▶ _Data provided_

________

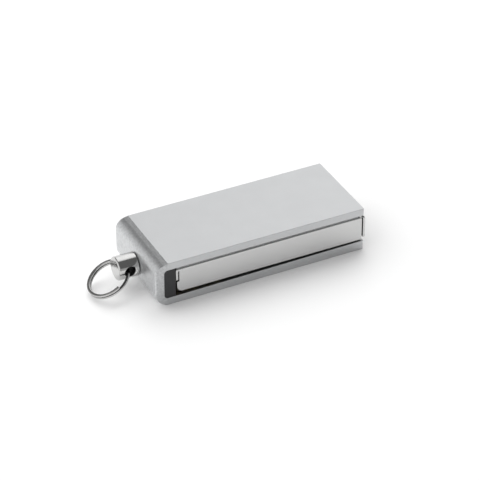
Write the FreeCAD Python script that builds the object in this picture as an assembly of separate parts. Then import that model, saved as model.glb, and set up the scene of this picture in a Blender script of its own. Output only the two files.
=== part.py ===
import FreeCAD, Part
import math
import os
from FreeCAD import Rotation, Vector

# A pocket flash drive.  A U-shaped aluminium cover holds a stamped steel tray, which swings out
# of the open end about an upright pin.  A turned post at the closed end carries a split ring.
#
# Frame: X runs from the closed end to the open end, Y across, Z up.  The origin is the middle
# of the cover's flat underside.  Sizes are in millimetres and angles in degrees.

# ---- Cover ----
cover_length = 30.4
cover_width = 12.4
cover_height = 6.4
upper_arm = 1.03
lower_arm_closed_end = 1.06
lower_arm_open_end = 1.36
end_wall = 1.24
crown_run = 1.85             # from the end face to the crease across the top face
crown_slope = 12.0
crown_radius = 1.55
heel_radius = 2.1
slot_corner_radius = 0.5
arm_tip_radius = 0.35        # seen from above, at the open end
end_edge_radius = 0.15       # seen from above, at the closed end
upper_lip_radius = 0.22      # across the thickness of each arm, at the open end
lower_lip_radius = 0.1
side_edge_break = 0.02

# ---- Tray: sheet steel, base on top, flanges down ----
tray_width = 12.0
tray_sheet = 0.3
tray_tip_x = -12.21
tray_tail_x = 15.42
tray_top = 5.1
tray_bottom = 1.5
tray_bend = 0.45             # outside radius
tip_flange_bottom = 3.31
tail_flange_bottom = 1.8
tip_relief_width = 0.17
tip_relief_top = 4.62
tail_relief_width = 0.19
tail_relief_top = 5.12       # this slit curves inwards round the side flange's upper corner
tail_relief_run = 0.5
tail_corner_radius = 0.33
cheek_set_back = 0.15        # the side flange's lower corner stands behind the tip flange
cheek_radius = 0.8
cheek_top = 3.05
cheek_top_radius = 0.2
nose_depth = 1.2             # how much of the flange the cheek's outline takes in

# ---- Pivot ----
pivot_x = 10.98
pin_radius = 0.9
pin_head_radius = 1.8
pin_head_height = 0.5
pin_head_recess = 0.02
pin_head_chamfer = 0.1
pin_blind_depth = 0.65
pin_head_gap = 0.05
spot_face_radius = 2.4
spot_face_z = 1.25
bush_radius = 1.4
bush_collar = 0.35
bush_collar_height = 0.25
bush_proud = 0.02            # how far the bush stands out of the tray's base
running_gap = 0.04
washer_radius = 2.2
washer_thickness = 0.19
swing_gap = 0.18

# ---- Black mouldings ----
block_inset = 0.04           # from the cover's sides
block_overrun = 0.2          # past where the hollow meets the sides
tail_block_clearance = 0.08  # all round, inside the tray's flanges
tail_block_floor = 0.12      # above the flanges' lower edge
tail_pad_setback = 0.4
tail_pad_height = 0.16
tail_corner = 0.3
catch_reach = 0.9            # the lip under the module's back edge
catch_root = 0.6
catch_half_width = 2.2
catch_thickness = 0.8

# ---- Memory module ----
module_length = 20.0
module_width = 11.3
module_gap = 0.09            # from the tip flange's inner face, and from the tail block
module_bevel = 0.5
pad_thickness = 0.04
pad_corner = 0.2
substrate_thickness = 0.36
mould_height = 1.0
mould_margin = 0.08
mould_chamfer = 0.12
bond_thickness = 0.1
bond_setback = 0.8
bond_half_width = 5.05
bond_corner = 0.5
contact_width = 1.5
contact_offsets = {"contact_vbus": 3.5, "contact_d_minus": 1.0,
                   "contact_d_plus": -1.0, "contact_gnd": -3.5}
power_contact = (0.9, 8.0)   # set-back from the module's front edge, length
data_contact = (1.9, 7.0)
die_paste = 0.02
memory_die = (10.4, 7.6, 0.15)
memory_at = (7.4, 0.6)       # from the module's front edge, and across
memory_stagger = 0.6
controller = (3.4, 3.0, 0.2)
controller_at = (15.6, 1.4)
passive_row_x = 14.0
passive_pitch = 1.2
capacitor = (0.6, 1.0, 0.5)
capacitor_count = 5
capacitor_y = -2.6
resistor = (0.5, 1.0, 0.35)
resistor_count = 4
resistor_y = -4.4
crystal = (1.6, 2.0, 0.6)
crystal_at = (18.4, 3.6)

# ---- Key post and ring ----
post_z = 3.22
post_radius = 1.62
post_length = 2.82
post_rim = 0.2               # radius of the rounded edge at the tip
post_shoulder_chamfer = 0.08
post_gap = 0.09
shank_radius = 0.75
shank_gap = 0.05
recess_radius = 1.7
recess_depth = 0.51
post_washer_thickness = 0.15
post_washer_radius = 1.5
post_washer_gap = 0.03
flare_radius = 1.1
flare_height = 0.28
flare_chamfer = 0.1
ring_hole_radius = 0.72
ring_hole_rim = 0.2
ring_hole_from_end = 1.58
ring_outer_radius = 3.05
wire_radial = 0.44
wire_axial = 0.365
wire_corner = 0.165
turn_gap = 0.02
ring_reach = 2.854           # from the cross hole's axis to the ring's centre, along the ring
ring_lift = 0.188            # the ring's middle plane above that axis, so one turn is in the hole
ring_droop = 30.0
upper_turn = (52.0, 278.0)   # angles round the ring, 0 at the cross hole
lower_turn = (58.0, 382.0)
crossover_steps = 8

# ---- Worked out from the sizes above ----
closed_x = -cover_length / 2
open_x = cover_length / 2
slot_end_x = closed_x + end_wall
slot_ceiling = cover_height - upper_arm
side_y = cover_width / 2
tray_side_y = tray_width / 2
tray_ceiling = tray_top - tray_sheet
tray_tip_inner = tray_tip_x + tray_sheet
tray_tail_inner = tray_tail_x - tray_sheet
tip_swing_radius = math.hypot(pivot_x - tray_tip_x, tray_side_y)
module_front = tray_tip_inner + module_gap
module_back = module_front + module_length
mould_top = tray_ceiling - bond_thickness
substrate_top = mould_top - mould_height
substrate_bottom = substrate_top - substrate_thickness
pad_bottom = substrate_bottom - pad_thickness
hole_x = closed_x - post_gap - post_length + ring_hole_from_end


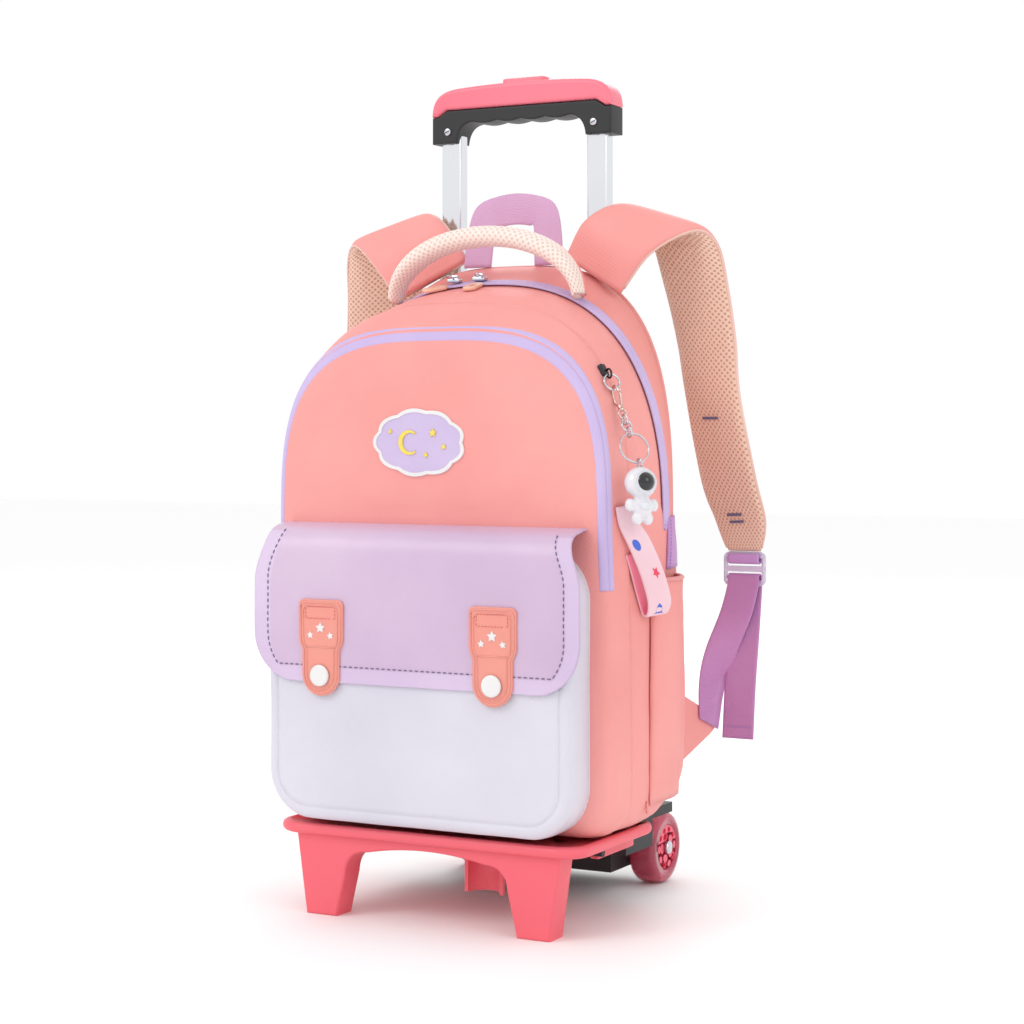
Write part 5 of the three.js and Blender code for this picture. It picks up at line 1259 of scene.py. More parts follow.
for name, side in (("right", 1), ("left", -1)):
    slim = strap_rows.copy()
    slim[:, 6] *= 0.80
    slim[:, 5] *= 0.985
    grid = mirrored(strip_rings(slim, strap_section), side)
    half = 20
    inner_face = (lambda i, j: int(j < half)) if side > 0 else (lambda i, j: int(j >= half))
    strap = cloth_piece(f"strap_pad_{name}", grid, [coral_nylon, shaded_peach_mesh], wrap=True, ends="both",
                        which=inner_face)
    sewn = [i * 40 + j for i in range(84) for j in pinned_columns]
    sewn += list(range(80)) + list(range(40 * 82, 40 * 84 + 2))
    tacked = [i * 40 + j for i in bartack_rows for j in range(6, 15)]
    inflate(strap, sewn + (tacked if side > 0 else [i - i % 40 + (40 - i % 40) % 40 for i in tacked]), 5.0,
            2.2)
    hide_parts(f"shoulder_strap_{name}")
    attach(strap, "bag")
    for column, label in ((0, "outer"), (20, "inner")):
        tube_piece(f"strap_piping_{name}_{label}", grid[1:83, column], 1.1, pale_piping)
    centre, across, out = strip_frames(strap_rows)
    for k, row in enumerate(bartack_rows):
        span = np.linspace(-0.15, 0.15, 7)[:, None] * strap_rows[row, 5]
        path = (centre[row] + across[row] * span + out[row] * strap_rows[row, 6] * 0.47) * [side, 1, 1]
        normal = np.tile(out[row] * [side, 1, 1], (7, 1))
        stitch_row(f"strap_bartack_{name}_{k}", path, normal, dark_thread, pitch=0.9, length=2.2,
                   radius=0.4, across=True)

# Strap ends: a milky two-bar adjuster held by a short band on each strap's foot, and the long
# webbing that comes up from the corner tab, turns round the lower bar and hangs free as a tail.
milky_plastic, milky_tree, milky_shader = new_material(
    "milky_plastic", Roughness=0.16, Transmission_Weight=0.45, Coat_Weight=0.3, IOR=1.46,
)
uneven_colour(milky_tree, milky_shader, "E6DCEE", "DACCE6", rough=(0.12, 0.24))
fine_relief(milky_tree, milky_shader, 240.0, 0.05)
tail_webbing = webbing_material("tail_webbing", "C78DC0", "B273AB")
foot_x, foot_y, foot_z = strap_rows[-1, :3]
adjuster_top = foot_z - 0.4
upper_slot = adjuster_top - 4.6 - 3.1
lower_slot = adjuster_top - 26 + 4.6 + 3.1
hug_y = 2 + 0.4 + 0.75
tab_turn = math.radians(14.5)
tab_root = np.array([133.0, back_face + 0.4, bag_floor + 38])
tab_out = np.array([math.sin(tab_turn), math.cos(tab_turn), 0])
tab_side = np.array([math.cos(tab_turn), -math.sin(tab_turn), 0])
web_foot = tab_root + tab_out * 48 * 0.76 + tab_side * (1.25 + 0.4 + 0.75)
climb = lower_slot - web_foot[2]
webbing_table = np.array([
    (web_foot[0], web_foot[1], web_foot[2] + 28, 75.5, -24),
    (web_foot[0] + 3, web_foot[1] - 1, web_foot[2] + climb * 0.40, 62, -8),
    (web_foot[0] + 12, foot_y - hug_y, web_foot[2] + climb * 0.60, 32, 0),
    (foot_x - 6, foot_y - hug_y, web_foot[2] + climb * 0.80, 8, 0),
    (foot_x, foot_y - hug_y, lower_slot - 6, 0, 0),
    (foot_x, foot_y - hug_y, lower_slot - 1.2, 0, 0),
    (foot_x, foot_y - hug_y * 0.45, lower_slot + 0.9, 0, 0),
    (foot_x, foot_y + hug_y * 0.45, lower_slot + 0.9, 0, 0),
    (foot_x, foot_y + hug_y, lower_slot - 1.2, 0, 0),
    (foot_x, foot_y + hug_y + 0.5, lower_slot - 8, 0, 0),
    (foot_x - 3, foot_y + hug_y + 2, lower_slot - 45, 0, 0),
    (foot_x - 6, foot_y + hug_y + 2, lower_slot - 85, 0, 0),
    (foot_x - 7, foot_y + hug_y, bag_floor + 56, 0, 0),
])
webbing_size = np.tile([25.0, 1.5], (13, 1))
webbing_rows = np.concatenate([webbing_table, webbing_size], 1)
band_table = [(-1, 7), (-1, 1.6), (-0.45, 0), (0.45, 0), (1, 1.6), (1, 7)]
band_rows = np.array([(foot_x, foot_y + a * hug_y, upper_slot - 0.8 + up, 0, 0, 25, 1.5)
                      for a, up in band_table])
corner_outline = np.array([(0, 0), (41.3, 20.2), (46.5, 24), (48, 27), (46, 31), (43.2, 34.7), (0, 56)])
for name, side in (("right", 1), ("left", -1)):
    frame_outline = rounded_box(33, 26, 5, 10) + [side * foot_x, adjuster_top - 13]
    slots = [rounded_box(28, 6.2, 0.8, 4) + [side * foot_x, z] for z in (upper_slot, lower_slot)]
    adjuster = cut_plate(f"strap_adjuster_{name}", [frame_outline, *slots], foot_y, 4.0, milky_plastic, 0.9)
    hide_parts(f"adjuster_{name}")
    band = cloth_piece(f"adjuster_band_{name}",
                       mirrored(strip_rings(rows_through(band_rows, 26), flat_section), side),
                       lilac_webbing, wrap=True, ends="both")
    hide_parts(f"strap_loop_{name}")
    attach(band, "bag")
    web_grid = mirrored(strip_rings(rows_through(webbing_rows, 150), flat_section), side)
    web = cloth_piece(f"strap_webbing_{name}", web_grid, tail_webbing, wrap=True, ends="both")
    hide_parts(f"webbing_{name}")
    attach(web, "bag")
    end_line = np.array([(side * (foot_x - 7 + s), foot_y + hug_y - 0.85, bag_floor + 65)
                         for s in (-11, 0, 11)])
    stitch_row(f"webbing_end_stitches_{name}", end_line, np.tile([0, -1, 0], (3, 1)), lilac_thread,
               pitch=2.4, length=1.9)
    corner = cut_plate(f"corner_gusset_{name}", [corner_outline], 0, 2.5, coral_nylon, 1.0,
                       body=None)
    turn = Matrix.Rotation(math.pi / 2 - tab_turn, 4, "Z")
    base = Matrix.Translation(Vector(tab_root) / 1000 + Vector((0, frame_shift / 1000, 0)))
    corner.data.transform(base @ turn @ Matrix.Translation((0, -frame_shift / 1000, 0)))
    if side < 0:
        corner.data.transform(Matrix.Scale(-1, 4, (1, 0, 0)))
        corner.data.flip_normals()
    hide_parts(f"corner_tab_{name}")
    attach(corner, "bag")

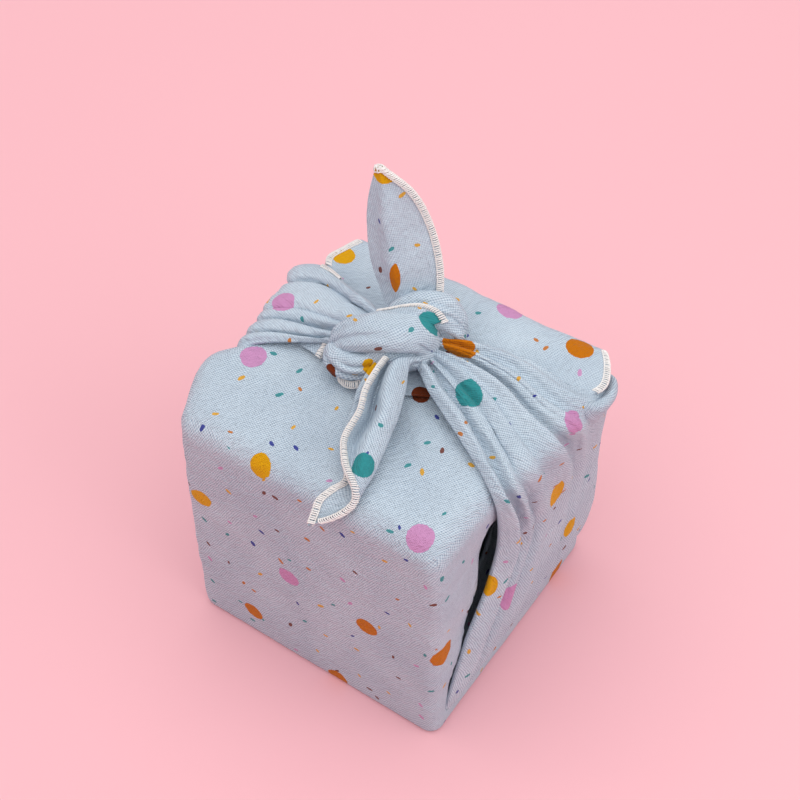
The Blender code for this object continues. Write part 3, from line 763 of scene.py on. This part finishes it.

________

Restate the first line and every line after it, word for word, stopping once the line with "# of the cover's" is done.

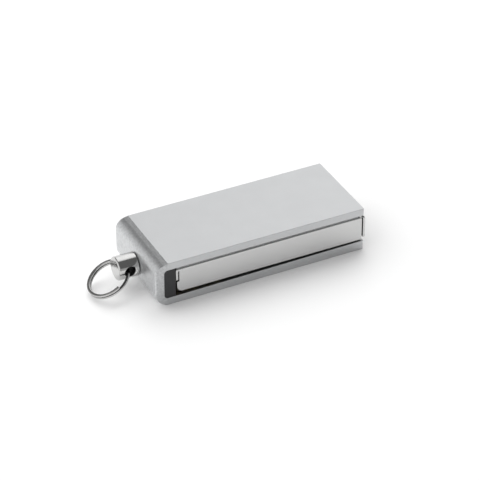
Write the FreeCAD Python script that builds the object in this picture as an assembly of separate parts. Then import that model, saved as model.glb, and set up the scene of this picture in a Blender script of its own. Output only the two files.
=== part.py ===
import FreeCAD, Part
import math
import os
from FreeCAD import Rotation, Vector

# A pocket flash drive.  A U-shaped aluminium cover holds a stamped steel tray, which swings out
# of the open end about an upright pin.  A turned post at the closed end carries a split ring.
#
# Frame: X runs from the closed end to the open end, Y across, Z up.  The origin is the middle
# of the cover's flat underside.  Sizes are in millimetres and angles in degrees.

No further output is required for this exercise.